We choose the partition to minimize the RSS $\sum_{m = 1}^M \sum_{i: y_i \in R_m} (y_i - \hat{y}_{R_m})^2$
We search the space of partitions using a recursive binary splitting¹ strategy.

Algorithm: Recursive Binary Decision Tree for Linear Regression

Start with top node $\mathbb{R}^p$
While a stopping criterion is unsatisfied:
1. Let
$(\hat{i}, \hat{j}) = \underset{(i, j)}{\text{argmin}}\left( \sum_{i: x_i\in R_1} (y_i - \hat{y}_{R_1})^ 2 + \sum_{i: x_i\in R_2} (y_i - \hat{y}_{R_2})^ 2\right)$ where

$R_{1} = \{X| X_j < x_{i,j}\}$ $R_{2} = \{X| X_j \geqslant x_{i,j}\}$
1. Add nodes
  
  $\hat{R}_{1} = \{X| X_{\hat{j}} < x_{\hat{i},\hat{j}}\}$ $\hat{R}_{2} = \{X| X_{\hat{j}} \geqslant x_{\hat{i},\hat{j}}\}$
  
  to the partition, and recurse on one of the nodes

Tree-pruning

Complex trees can overfit, but simpler trees may avoid it ²
To get a simpler tree, we can grow a large tree $T_0$ and prune it to obtain a subtree.
Cost complexity or weakest link pruning is a method for finding an optimal subtree ³. For $\alpha > 0$ , we obtain a subtree $T_\alpha = \underset{T\ \subset T_0}{\text{argmin}} \left(\sum_{m=1}^{|T|} \sum_{i: x_i \in R_m} \left(y_i - \hat{y}_{R_m}\right)^2 + \alpha|T|\right)$ where $|T|$ is the number of terminal nodes of $T$ , $R_m$ is the rectangle corresponding to the $m$ -th terminal node, and $\hat{y}_{R_m}$ is the predicted response (average of $y_i\in R_m$ ) ⁴.
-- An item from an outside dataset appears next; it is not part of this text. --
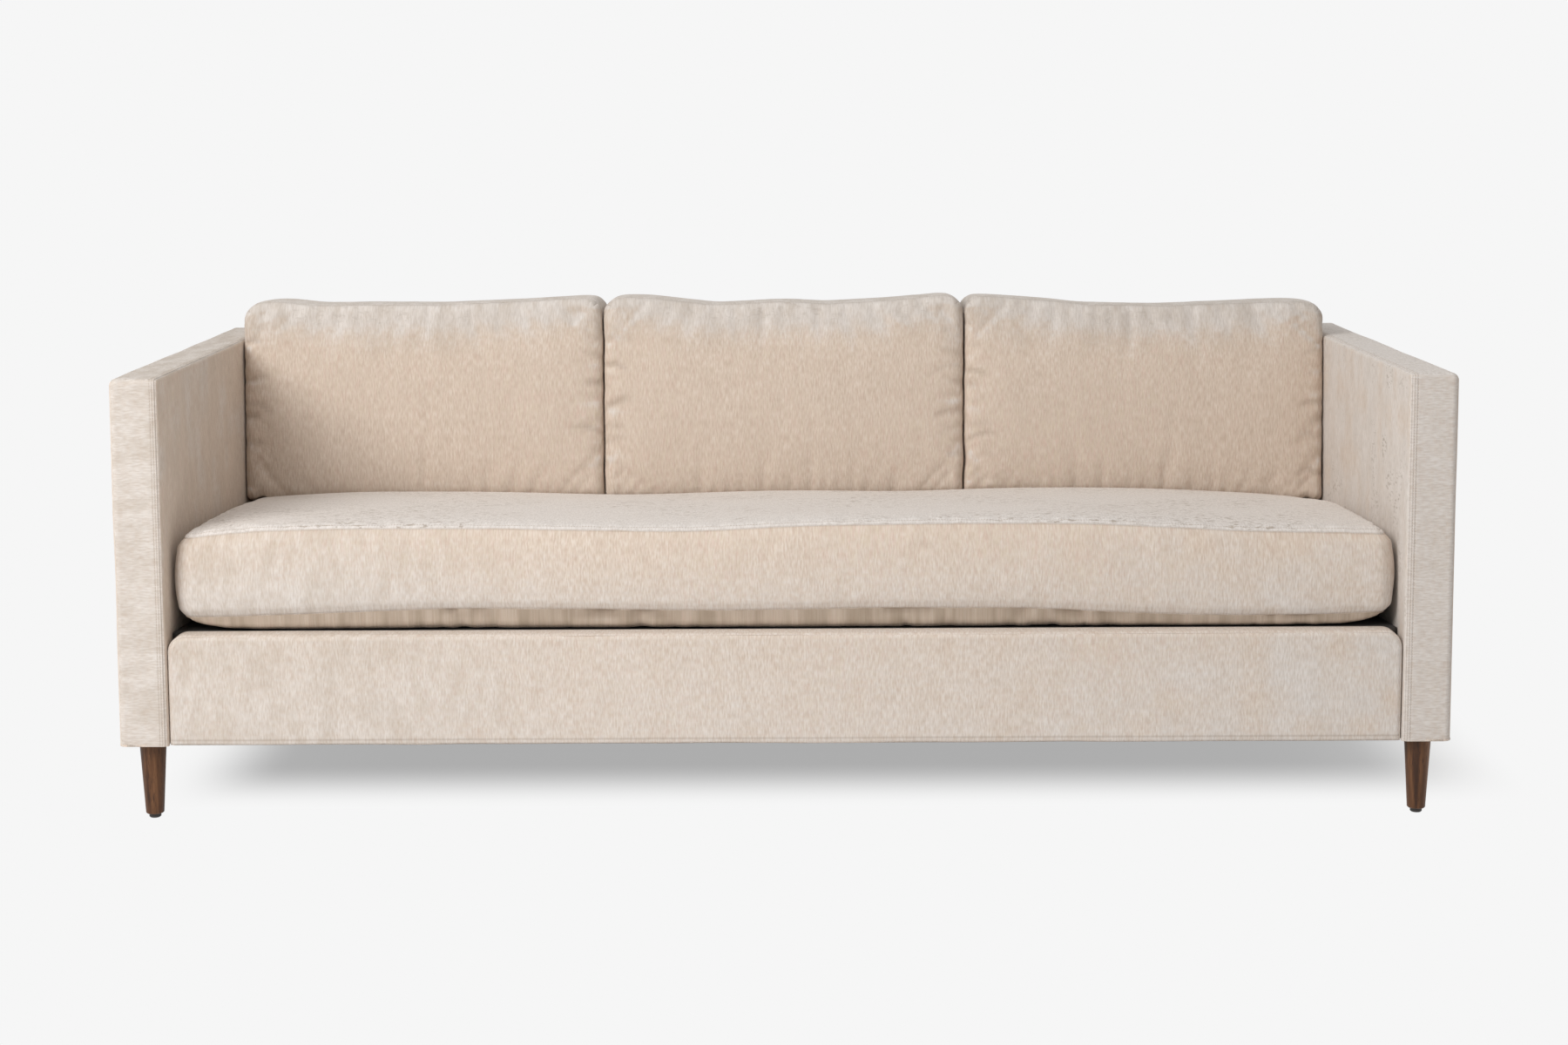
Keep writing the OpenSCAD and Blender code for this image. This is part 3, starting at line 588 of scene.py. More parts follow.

Algorithm: Weakest link regression tree with $K$ -fold cross-validation

For each ⁵ $\alpha > 0$ :
1. For $k = 1, \dots K$ $k = 1, \dots K$ :
  1. Let $\mathcal{D}_k = \mathcal{D} \backslash \{k-\text{th fold}\}$
  2. Use recursive binary splitting to grow a tree $T_{k}$ , stopping when each node has fewer than some minimum number of observations $M$ is reached ⁶
  3. Use weakest link pruning to find a subtree $T_{k, \alpha}$
2. Let $CV_{(k)}(\alpha)$ be the $K$ -fold cross-validation estimate of the mean squared test error
Choose $\hat{\alpha} = \underset{\alpha}{\text{argmin}}\ CV_{(k)}(\alpha)$
Return $\hat{T} = T_{\hat{\alpha}}$

Classification Trees

Classification trees are very similar to regression trees, but they predict qualitative responses. The predicted class for an observation $(x_i, y_i)$ in $R_m$ is ⁷ is $\hat{k}_m = \underset{k}{\text{argmax}}\ \hat{p}_{m,k}$ where $\hat{p}_{m,k}$ is the fraction of observations $(x_i, y_i)$ in the region $R_m$ such that $y_i = k$ .
One performance measure is the Classification error rate ⁸ for the region $R_m$ is $E_m = 1 - \hat{p}_{m, \hat{k}}$
A better performance measure is the Gini index for the region $R_m$ , a measure of total variance ⁹ across classes $G_m = \sum_{k = 1}^K \hat{p}_{m,k}(1 - \hat{p}_{m,k})$
Another better performance measure is the entropy for the region $R_m$ ¹⁰ $D_m = \sum_{k = 1}^K - \hat{p}_{m,k}\log(\hat{p}_{m,k})$
Typically the Gini index or entropy is used to prune, due to their sensitivity to node purity. However, if prediction accuracy is the goal then classification error rate is preferable.

Trees Versus Linear Models

A linear regression model is of the form

$f(X) = \beta_0 + \sum_{j = 1}^p \beta_j X_j$

while a regression tree model is of the form

$f(X) = \sum_{m = 1}^M c_m I(X \in R_m)$
Linear regression will tend to perform better if the relationship between features and response is well-approximated by a linear function, whereas the regression tree will tend perform better if the relationship is non-linear or complex.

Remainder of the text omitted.